_GOAL OF THE EXERCISE_.
Identify the lines containing the word "pose". Copy each one.

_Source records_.
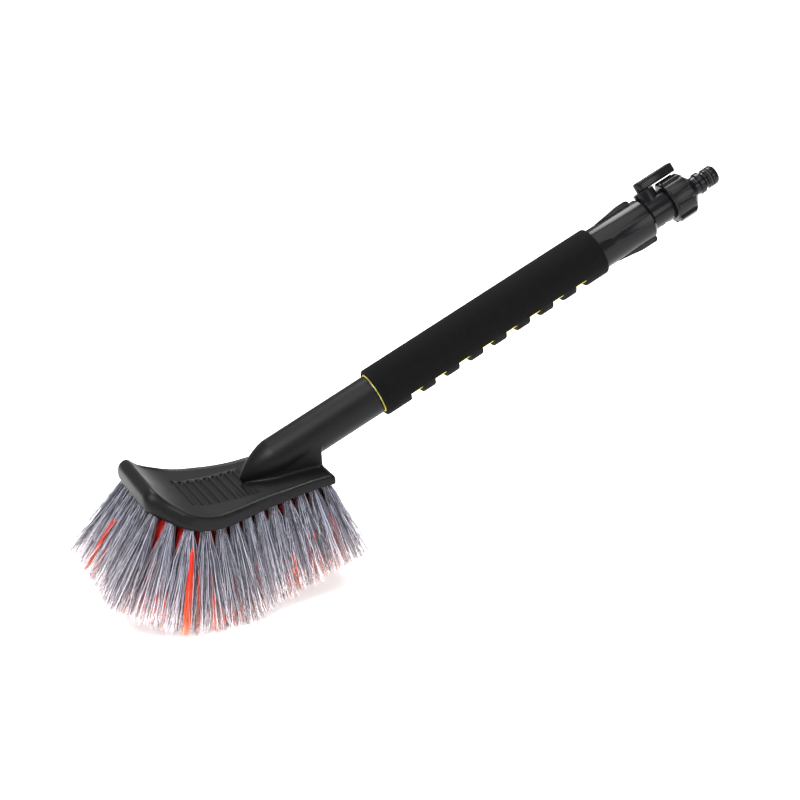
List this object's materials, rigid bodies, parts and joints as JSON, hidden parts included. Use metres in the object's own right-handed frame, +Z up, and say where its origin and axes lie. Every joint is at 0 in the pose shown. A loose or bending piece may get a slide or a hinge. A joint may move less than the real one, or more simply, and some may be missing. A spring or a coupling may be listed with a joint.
{
  "type": "flow-through wheel brush",
  "caption": "Flow-through wheel and car wash brush: curled-up head with splayed grey and red bristles, foam-gripped tilted handle, shut-off tap and quick-connect hose nipple.",
  "frame": {"origin": "on the surface that the bristle tips rest on, under the lowest point of the head", "axes": "+X from the front of the head towards the hose end, +Z up from the bristle tips to the head, and +Y to the side that the tap's lever leans to"},
  "size_m": [0.5337, 0.1526, 0.2791],
  "materials": {
    "satin_black_plastic": "satin moulded black polypropylene",
    "gloss_black_plastic": "smooth moulded black nylon",
    "plug_plastic": "natural acetal, unpainted",
    "grey_filament": "silver-grey flagged plastic filament",
    "red_filament": "red flagged plastic filament",
    "black_foam": "fine-celled black EVA foam, matte",
    "yellow_foam": "fine-celled yellow EVA foam, matte",
    "tube_aluminium": "drawn tube, mill finish",
    "seal_rubber": "black nitrile rubber",
    "steel": "plain stainless steel"
  },
  "bodies": {
    "brush": {"head_block": "satin_black_plastic", "water_diffuser": "satin_black_plastic", "front_tufts": "grey_filament", "rear_tufts": "grey_filament", "left_side_tufts": "grey_filament", "right_side_tufts": "grey_filament", "left_inner_tufts": "red_filament", "right_inner_tufts": "red_filament", "centre_tufts": "red_filament", "handle_tube": "tube_aluminium", "neck_seal": "seal_rubber", "socket_seal": "seal_rubber", "grip_inner_foam": "yellow_foam", "grip_outer_foam": "black_foam", "tap_body": "gloss_black_plastic"},
    "tap": {"tap_lever": "gloss_black_plastic", "tap_plug": "plug_plastic", "lever_screw": "steel", "plug_retainer": "steel", "upper_plug_seal": "seal_rubber", "lower_plug_seal": "seal_rubber"},
    "adapter_travel": {"adapter_washer": "seal_rubber"},
    "adapter": {"hose_adapter": "gloss_black_plastic", "nipple_o_ring": "seal_rubber"}
  },
  "joints": [
    {"name": "tap_turn", "type": "hinge", "parent": "brush", "child": "tap", "pos_m": [0.3871, 0, 0.24263], "axis": [-0.3868, 0.309, 0.8688], "range_deg": [0, 90]},
    {"name": "adapter_slide", "type": "slide", "parent": "brush", "child": "adapter_travel", "axis": [0.9135, 0, 0.4067], "range_m": [0, 0.0091]},
    {"name": "adapter_turn", "type": "hinge", "parent": "adapter_travel", "child": "adapter", "pos_m": [0.441, 0, 0.26663], "axis": [0.9135, 0, 0.4067], "range_deg": [0, 1800]}
  ],
  "couplings": [
    {"joint": "adapter_slide", "follows": "adapter_turn", "m_per_rad": 0.00028871}
  ]
}
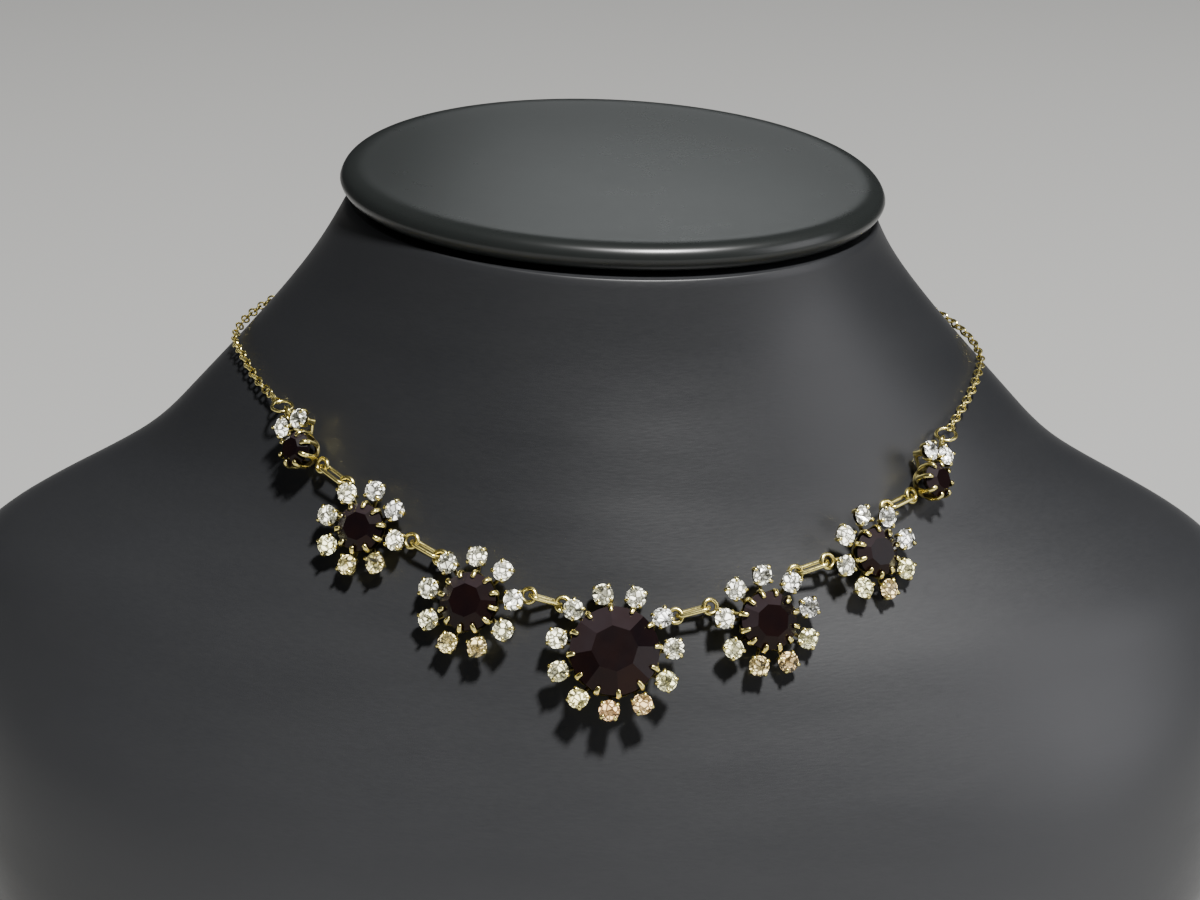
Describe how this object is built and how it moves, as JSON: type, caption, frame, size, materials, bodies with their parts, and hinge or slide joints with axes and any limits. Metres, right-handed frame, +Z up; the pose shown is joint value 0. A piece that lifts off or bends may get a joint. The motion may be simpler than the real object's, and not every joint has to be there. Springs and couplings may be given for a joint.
{
  "type": "rhinestone necklace on a neck bust",
  "caption": "Gold-tone necklace of red and clear stone flowers on a fine chain, shown closed round a low grey neck bust with a capped neck.",
  "frame": {"origin": "on the floor under the middle of the bust", "axes": "+X to the wearer's left, which is the picture's right; +Y to the back of the bust; +Z up. The necklace's front faces -Y"},
  "size_m": [0.2678, 0.145, 0.1596],
  "materials": {
    "bust": "satin dark grey coating, slightly purple at the neck, with a soft sheen",
    "cap": "satin dark grey-green coating with a softly rounded, shinier rim",
    "gold_metal": "pale yellow gold plating, polished, darker in the hollows",
    "red_stone": "faceted dark garnet-red glass, nearly opaque, polished",
    "clear_stone": "faceted clear glass with a silvered back, polished"
  },
  "bodies": {
    "root": {"neck_bust": "bust", "neck_cap": "cap", "setting_left_end": "gold_metal", "setting_left_outer": "gold_metal", "setting_left_mid": "gold_metal", "setting_centre": "gold_metal", "setting_right_mid": "gold_metal", "setting_right_outer": "gold_metal", "setting_right_end": "gold_metal", "garnet_left_end": "red_stone", "garnet_left_outer": "red_stone", "garnet_left_mid": "red_stone", "garnet_centre": "red_stone", "garnet_right_mid": "red_stone", "garnet_right_outer": "red_stone", "garnet_right_end": "red_stone", "clear_stones_left_end": "clear_stone", "clear_stones_left_outer": "clear_stone", "clear_stones_left_mid": "clear_stone", "clear_stones_centre": "clear_stone", "clear_stones_right_mid": "clear_stone", "clear_stones_right_outer": "clear_stone", "clear_stones_right_end": "clear_stone", "link_left_end": "gold_metal", "link_left_outer": "gold_metal", "link_left_mid": "gold_metal", "link_right_mid": "gold_metal", "link_right_outer": "gold_metal", "link_right_end": "gold_metal", "jump_ring_left": "gold_metal", "jump_ring_right": "gold_metal", "chain_left": "gold_metal", "chain_right": "gold_metal", "clasp": "gold_metal"}
  },
  "joints": []
}
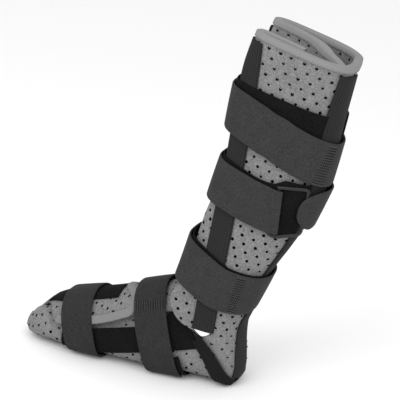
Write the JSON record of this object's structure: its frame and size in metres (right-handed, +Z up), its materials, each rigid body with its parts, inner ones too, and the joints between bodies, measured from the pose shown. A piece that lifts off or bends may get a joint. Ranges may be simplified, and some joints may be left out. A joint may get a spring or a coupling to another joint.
{
  "type": "walking boot",
  "caption": "Soft perforated foam walking boot with webbing stays and hook-and-loop straps round the leg and foot.",
  "frame": {"origin": "on the floor under the middle of the boot's box", "axes": "+Z up, +X towards the heel, -X towards the toe, -Y the side the ring is on"},
  "size_m": [0.3674, 0.105, 0.4246],
  "materials": {
    "foam": "brushed grey foam laminate, perforated",
    "binding": "plain grey knit binding",
    "webbing": "ribbed black webbing",
    "loop": "black brushed loop strap",
    "strap": "charcoal brushed strap",
    "ring": "satin black moulded ring",
    "stay": "pale satin plastic"
  },
  "bodies": {
    "root": {"leg_wrap": "foam", "foot_wrap": "foam", "rim_binding": "binding", "foot_binding": "binding", "side_stay_near": "webbing", "side_stay_far": "webbing", "back_webbing": "webbing", "heel_band": "webbing", "foot_band_near": "loop", "foot_band_far": "loop", "stay_tip_near": "stay", "stay_tip_far": "stay", "foot_top_strip": "loop", "top_keeper": "loop", "top_strap": "strap", "calf_keeper": "loop", "calf_strap": "strap", "calf_ring": "ring", "ankle_keeper": "loop", "ankle_strap": "strap", "toe_strap": "strap", "instep_keeper": "loop", "instep_strap": "strap"}
  },
  "joints": []
}
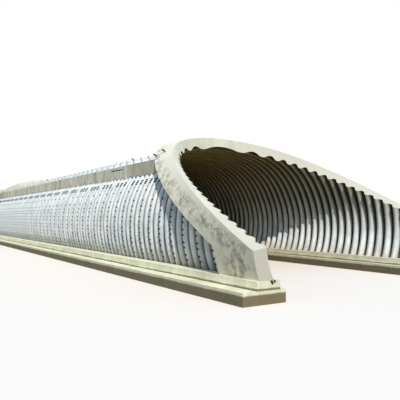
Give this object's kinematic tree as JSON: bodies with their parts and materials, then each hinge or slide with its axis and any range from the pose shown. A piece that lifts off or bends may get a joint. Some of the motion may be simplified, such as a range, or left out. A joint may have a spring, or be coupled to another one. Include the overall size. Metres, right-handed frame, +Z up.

_RESULT BELOW_.
List this object's materials, rigid bodies, parts and joints as JSON, hidden parts included. Use metres in the object's own right-handed frame, +Z up, and say where its origin and axes lie. Every joint is at 0 in the pose shown. A loose or bending piece may get a slide or a hinge. A joint may move less than the real one, or more simply, and some may be missing. A spring or a coupling may be listed with a joint.
Describe how this object is built and how it moves, as JSON: type, caption, frame, size, materials, bodies with their parts, and hinge or slide joints with axes and any limits. Metres, right-handed frame, +Z up; the pose shown is joint value 0. A piece that lifts off or bends may get a joint. The motion may be simpler than the real object's, and not every joint has to be there. Springs and couplings may be given for a joint.
Write the JSON record of this object's structure: its frame and size in metres (right-handed, +Z up), its materials, each rigid body with its parts, inner ones too, and the joints between bodies, measured from the pose shown. A piece that lifts off or bends may get a joint. Ranges may be simplified, and some joints may be left out. A joint may get a spring or a coupling to another joint.
Give this object's kinematic tree as JSON: bodies with their parts and materials, then each hinge or slide with its axis and any range from the pose shown. A piece that lifts off or bends may get a joint. Some of the motion may be simplified, such as a range, or left out. A joint may have a spring, or be coupled to another one. Include the overall size. Metres, right-handed frame, +Z up.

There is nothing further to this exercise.